### Available data
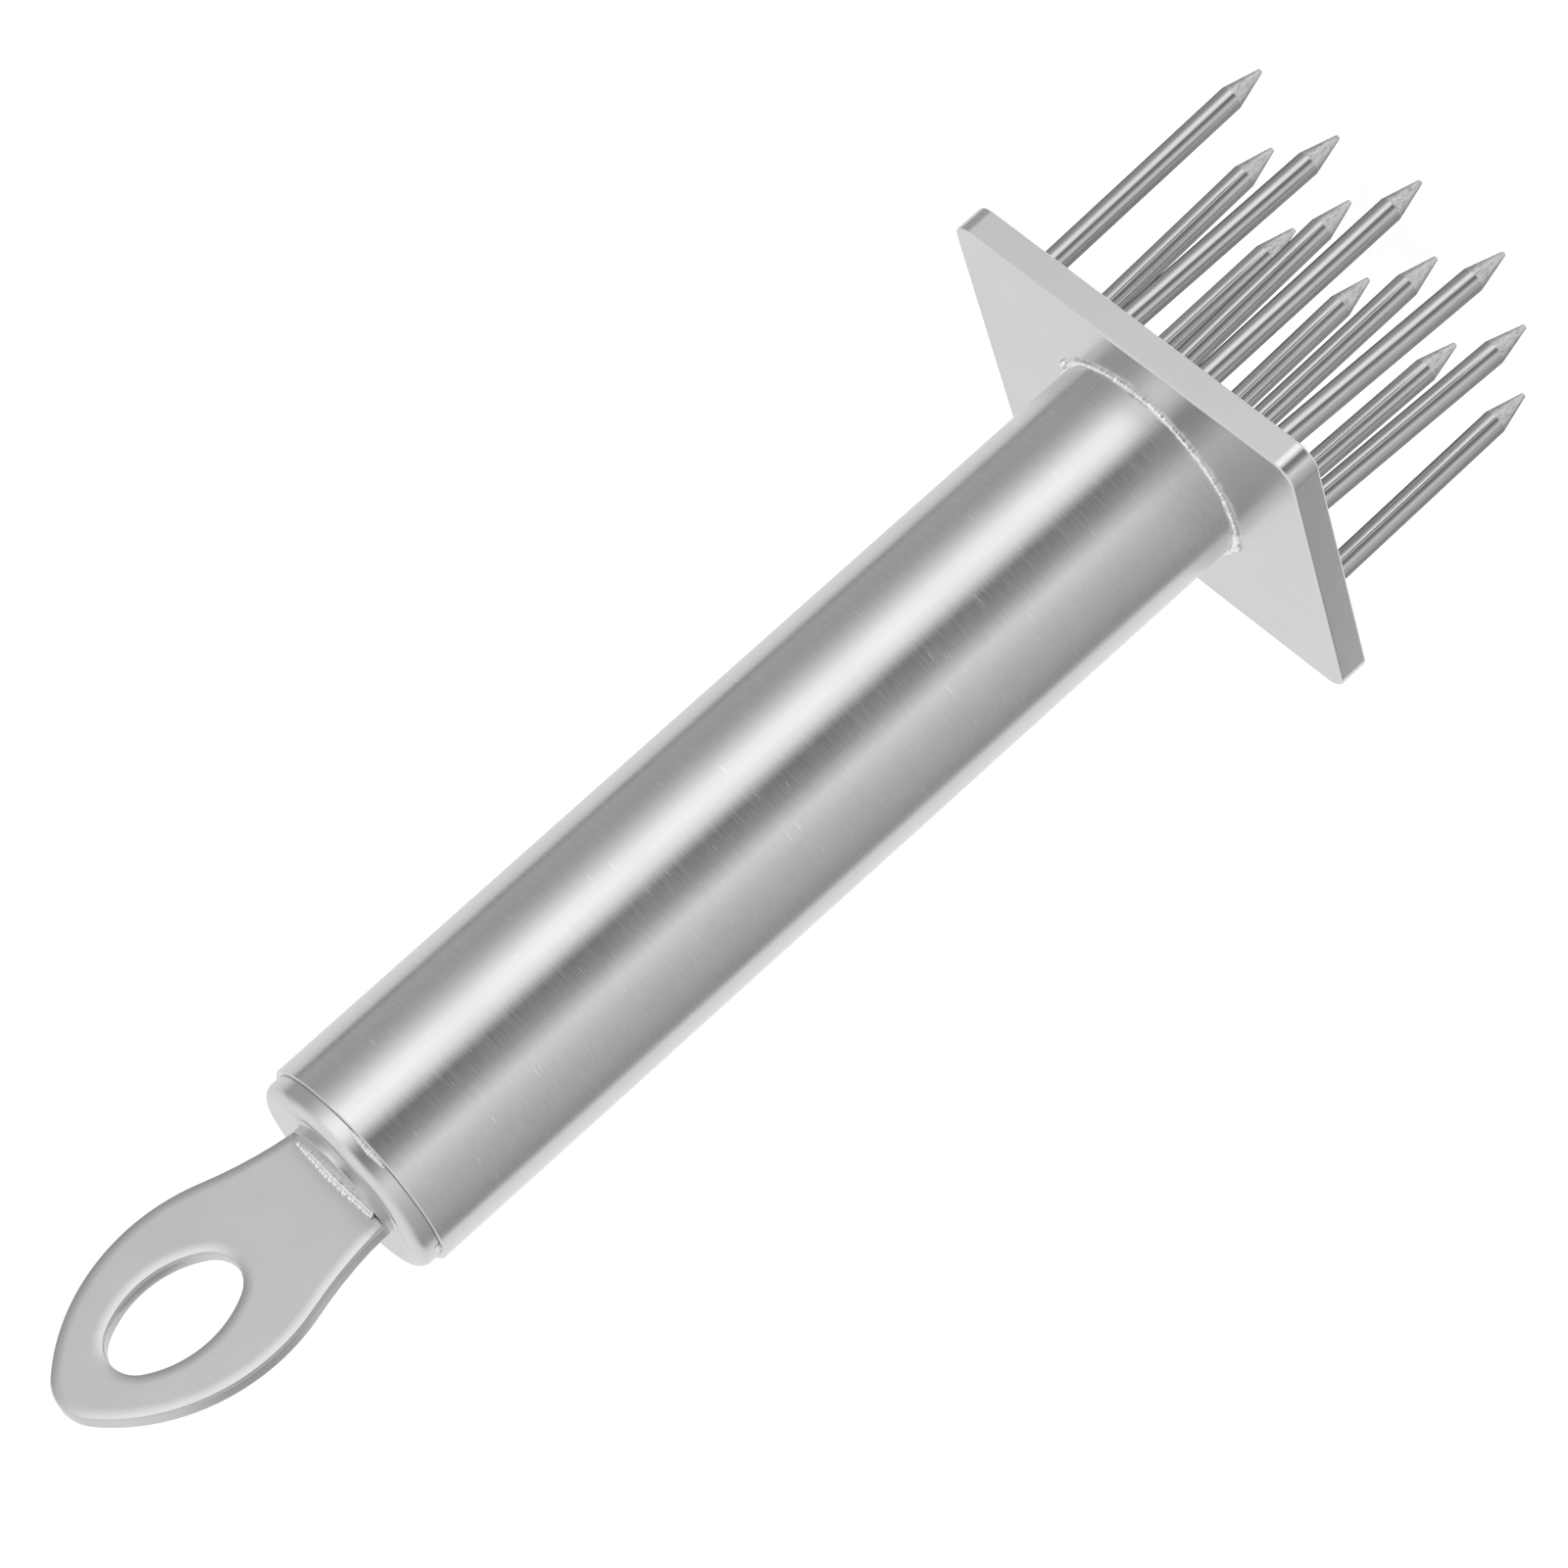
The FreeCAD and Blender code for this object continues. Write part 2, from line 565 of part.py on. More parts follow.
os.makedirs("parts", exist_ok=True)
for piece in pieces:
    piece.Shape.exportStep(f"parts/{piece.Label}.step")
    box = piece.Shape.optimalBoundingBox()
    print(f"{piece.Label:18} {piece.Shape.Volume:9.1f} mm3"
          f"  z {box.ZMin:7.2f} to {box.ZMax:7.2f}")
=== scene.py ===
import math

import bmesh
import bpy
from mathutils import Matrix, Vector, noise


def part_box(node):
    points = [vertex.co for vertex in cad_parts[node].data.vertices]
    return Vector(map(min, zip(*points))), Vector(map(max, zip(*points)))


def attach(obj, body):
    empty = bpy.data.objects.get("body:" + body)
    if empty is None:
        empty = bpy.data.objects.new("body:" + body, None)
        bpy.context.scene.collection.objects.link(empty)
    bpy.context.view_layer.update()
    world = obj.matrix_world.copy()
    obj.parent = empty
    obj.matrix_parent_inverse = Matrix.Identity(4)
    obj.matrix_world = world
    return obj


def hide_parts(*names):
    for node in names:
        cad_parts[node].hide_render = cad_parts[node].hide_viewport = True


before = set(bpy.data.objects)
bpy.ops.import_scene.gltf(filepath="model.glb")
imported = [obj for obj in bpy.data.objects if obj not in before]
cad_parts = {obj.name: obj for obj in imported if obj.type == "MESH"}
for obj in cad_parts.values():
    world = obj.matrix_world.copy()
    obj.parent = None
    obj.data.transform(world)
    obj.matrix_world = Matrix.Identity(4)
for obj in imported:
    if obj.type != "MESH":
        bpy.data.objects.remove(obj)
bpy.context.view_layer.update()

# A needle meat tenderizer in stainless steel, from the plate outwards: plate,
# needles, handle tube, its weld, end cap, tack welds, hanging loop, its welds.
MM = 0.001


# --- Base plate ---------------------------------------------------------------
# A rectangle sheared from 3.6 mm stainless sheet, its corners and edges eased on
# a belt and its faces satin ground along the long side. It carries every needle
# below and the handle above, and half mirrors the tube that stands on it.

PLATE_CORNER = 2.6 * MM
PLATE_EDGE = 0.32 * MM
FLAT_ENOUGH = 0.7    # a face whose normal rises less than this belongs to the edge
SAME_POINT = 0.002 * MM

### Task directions
Make an exact copy of the listing, including every line.

### Full response
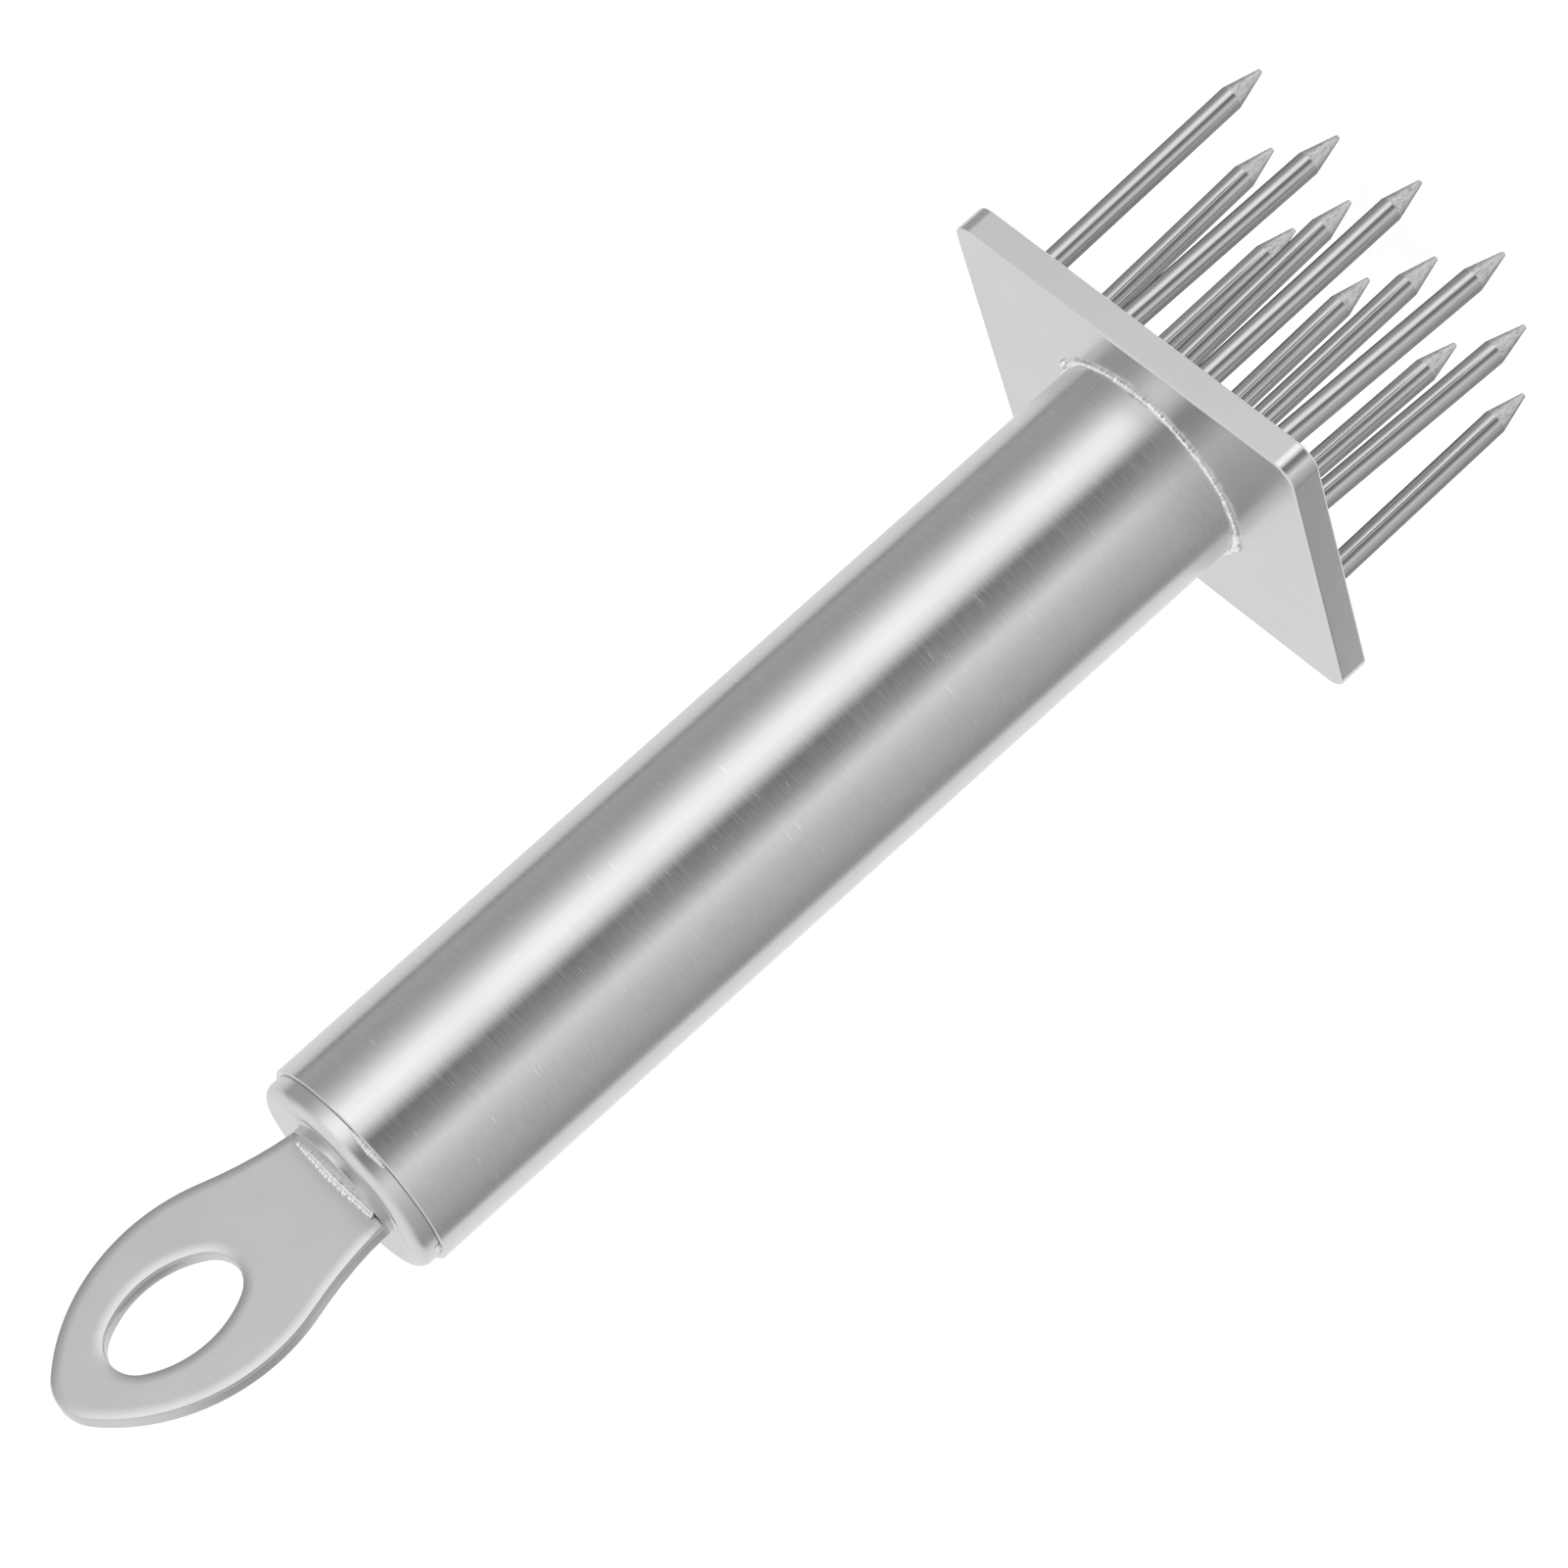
The FreeCAD and Blender code for this object continues. Write part 2, from line 565 of part.py on. More parts follow.
os.makedirs("parts", exist_ok=True)
for piece in pieces:
    piece.Shape.exportStep(f"parts/{piece.Label}.step")
    box = piece.Shape.optimalBoundingBox()
    print(f"{piece.Label:18} {piece.Shape.Volume:9.1f} mm3"
          f"  z {box.ZMin:7.2f} to {box.ZMax:7.2f}")
=== scene.py ===
import math

import bmesh
import bpy
from mathutils import Matrix, Vector, noise


def part_box(node):
    points = [vertex.co for vertex in cad_parts[node].data.vertices]
    return Vector(map(min, zip(*points))), Vector(map(max, zip(*points)))


def attach(obj, body):
    empty = bpy.data.objects.get("body:" + body)
    if empty is None:
        empty = bpy.data.objects.new("body:" + body, None)
        bpy.context.scene.collection.objects.link(empty)
    bpy.context.view_layer.update()
    world = obj.matrix_world.copy()
    obj.parent = empty
    obj.matrix_parent_inverse = Matrix.Identity(4)
    obj.matrix_world = world
    return obj


def hide_parts(*names):
    for node in names:
        cad_parts[node].hide_render = cad_parts[node].hide_viewport = True


before = set(bpy.data.objects)
bpy.ops.import_scene.gltf(filepath="model.glb")
imported = [obj for obj in bpy.data.objects if obj not in before]
cad_parts = {obj.name: obj for obj in imported if obj.type == "MESH"}
for obj in cad_parts.values():
    world = obj.matrix_world.copy()
    obj.parent = None
    obj.data.transform(world)
    obj.matrix_world = Matrix.Identity(4)
for obj in imported:
    if obj.type != "MESH":
        bpy.data.objects.remove(obj)
bpy.context.view_layer.update()

# A needle meat tenderizer in stainless steel, from the plate outwards: plate,
# needles, handle tube, its weld, end cap, tack welds, hanging loop, its welds.
MM = 0.001


# --- Base plate ---------------------------------------------------------------
# A rectangle sheared from 3.6 mm stainless sheet, its corners and edges eased on
# a belt and its faces satin ground along the long side. It carries every needle
# below and the handle above, and half mirrors the tube that stands on it.

PLATE_CORNER = 2.6 * MM
PLATE_EDGE = 0.32 * MM
FLAT_ENOUGH = 0.7    # a face whose normal rises less than this belongs to the edge
SAME_POINT = 0.002 * MM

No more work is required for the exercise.